### STATED PROBLEM
Reproduce only the lines from the one containing "rear_reach = register_setback" through the one containing "cad_parts[node].hide_render = cad_parts[node].hide_viewport", exactly as written and with both ends included.
ENTRIES SUPPLIED start
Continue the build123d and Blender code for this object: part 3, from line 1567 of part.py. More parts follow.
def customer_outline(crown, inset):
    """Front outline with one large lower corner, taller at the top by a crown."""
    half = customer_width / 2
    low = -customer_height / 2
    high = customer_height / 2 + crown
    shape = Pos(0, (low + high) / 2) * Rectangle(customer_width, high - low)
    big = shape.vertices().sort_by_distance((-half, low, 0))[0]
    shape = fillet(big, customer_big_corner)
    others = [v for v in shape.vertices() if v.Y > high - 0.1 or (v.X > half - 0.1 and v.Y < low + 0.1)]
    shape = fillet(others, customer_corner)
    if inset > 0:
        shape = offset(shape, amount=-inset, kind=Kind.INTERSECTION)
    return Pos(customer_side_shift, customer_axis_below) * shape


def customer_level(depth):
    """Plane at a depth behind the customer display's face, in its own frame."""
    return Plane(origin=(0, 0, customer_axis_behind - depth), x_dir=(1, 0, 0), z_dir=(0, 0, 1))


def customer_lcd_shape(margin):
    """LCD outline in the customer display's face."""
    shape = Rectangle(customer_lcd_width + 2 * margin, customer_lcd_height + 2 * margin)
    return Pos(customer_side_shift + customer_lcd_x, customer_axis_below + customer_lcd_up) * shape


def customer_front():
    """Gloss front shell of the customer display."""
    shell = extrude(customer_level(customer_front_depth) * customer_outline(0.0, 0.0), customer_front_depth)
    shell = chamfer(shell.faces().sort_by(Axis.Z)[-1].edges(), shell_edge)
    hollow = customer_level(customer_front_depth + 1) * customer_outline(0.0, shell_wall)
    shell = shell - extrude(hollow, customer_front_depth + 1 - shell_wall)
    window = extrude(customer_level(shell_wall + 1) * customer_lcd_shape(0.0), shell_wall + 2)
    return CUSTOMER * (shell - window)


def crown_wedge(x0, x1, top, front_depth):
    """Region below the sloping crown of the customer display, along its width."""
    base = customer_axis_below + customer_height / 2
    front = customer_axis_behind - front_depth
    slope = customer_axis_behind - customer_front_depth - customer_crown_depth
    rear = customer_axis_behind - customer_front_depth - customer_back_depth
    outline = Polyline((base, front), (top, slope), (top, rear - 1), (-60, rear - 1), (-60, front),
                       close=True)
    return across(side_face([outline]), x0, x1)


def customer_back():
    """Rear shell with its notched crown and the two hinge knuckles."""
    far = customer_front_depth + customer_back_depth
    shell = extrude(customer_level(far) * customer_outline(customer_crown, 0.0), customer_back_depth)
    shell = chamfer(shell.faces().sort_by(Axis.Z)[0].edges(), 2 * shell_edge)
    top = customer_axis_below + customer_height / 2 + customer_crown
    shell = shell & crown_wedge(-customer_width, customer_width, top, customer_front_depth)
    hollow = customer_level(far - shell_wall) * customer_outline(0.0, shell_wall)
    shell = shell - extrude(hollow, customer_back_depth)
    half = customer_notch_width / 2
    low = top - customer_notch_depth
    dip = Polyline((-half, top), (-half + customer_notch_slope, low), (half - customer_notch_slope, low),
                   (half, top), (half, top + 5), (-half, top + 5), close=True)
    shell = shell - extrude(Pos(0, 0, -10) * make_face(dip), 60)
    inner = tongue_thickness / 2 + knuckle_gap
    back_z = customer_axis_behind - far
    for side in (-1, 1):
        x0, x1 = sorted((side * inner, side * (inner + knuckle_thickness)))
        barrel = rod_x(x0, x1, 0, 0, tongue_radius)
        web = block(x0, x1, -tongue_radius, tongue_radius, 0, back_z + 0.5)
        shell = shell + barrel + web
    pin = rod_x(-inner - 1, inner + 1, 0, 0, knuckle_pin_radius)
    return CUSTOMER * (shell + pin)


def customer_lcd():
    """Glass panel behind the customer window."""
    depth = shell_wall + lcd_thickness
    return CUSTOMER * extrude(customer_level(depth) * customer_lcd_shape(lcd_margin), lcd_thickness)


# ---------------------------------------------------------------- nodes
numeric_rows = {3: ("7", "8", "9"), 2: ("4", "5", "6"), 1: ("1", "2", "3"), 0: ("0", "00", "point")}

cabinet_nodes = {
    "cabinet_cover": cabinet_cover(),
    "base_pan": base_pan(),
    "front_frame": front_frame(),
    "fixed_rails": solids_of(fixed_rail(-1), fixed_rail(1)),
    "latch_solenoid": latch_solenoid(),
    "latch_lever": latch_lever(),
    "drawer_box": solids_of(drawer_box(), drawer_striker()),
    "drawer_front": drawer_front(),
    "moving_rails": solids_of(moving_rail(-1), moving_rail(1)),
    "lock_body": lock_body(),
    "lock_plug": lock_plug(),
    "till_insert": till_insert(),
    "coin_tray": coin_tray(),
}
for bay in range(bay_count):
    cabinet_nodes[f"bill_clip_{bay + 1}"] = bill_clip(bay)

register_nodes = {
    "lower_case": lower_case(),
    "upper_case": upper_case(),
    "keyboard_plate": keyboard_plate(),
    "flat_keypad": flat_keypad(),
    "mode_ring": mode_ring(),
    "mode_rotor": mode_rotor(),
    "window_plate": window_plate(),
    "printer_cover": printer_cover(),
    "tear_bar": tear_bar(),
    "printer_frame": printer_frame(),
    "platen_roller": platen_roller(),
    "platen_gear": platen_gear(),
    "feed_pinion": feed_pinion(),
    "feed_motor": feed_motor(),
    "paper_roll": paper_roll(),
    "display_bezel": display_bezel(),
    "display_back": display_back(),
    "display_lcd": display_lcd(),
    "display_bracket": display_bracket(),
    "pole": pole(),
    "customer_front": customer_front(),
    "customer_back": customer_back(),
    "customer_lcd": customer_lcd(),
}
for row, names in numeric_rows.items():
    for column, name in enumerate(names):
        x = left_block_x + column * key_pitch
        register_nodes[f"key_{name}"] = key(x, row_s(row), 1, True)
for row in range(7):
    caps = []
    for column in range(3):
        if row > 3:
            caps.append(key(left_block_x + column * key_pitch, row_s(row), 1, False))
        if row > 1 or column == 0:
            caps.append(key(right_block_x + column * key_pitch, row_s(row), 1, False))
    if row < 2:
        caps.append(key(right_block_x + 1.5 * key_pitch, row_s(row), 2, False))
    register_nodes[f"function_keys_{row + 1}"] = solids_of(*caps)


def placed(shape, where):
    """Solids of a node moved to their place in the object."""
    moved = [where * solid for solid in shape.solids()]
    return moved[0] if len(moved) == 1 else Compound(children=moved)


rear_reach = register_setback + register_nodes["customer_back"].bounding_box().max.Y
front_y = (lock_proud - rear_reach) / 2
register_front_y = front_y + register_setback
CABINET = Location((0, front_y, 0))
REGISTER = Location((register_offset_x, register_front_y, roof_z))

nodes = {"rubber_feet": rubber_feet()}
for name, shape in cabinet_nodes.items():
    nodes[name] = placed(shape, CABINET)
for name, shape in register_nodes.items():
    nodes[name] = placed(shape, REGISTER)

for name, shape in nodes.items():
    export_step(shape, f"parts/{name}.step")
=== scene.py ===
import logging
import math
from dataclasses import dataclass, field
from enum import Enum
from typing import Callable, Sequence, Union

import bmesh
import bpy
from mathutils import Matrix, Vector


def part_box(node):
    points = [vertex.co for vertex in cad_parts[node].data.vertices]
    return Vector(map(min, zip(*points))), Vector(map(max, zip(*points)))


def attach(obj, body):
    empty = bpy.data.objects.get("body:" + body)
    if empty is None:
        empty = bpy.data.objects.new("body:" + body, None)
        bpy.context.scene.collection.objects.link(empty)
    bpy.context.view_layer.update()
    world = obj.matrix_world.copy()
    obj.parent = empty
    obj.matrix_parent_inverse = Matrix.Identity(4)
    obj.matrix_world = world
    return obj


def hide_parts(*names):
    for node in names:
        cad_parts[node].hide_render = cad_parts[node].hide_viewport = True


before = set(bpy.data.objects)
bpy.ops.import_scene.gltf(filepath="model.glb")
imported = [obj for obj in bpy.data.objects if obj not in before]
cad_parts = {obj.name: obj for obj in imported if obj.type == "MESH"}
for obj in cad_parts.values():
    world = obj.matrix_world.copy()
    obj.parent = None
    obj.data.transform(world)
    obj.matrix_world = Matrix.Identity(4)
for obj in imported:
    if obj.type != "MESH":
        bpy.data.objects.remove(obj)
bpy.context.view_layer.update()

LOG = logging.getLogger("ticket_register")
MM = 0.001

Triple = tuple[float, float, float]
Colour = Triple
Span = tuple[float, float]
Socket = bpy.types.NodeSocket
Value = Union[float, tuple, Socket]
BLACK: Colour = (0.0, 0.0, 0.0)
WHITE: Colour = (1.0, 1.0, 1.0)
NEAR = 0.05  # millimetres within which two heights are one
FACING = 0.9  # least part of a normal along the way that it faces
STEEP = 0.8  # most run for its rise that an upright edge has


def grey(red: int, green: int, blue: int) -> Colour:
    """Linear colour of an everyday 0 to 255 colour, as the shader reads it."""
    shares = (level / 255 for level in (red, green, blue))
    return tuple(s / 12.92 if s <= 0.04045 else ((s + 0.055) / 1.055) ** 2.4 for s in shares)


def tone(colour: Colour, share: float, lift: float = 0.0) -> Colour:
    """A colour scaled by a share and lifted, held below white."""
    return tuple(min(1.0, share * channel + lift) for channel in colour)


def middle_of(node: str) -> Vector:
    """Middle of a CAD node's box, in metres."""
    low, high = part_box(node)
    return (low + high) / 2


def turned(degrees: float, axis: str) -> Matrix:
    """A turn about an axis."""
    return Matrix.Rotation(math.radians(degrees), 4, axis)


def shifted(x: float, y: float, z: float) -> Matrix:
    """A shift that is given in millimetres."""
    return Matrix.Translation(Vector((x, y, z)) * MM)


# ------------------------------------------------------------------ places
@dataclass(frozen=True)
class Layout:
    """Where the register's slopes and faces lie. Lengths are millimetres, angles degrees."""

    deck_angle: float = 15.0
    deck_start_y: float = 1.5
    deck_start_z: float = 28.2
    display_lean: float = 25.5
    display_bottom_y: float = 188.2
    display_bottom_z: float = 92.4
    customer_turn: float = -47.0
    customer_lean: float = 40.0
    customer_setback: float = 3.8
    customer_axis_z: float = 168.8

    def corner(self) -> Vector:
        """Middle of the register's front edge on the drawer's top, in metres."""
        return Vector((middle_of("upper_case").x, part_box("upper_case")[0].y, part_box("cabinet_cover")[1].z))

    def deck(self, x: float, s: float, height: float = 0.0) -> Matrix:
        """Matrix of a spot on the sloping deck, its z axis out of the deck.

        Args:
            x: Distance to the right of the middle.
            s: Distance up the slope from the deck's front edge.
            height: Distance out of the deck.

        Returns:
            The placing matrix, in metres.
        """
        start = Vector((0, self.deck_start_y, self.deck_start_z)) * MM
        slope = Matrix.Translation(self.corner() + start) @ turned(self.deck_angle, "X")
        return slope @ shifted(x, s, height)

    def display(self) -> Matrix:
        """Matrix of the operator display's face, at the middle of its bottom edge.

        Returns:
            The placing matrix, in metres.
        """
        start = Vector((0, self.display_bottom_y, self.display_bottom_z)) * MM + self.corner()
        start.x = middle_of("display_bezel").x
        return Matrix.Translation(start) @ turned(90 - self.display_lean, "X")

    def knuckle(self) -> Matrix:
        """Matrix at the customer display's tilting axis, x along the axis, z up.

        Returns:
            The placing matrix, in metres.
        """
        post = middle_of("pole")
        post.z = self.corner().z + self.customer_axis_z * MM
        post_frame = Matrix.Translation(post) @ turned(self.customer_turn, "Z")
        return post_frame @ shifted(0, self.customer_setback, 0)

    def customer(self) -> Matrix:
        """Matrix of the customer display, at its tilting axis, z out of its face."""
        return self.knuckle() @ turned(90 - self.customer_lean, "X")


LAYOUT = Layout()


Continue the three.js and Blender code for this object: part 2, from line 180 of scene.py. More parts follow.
ENTRIES SUPPLIED end
### RESULT OF THE TASK
rear_reach = register_setback + register_nodes["customer_back"].bounding_box().max.Y
front_y = (lock_proud - rear_reach) / 2
register_front_y = front_y + register_setback
CABINET = Location((0, front_y, 0))
REGISTER = Location((register_offset_x, register_front_y, roof_z))

nodes = {"rubber_feet": rubber_feet()}
for name, shape in cabinet_nodes.items():
    nodes[name] = placed(shape, CABINET)
for name, shape in register_nodes.items():
    nodes[name] = placed(shape, REGISTER)

for name, shape in nodes.items():
    export_step(shape, f"parts/{name}.step")
=== scene.py ===
import logging
import math
from dataclasses import dataclass, field
from enum import Enum
from typing import Callable, Sequence, Union

import bmesh
import bpy
from mathutils import Matrix, Vector


def part_box(node):
    points = [vertex.co for vertex in cad_parts[node].data.vertices]
    return Vector(map(min, zip(*points))), Vector(map(max, zip(*points)))


def attach(obj, body):
    empty = bpy.data.objects.get("body:" + body)
    if empty is None:
        empty = bpy.data.objects.new("body:" + body, None)
        bpy.context.scene.collection.objects.link(empty)
    bpy.context.view_layer.update()
    world = obj.matrix_world.copy()
    obj.parent = empty
    obj.matrix_parent_inverse = Matrix.Identity(4)
    obj.matrix_world = world
    return obj


def hide_parts(*names):
    for node in names:
        cad_parts[node].hide_render = cad_parts[node].hide_viewport = True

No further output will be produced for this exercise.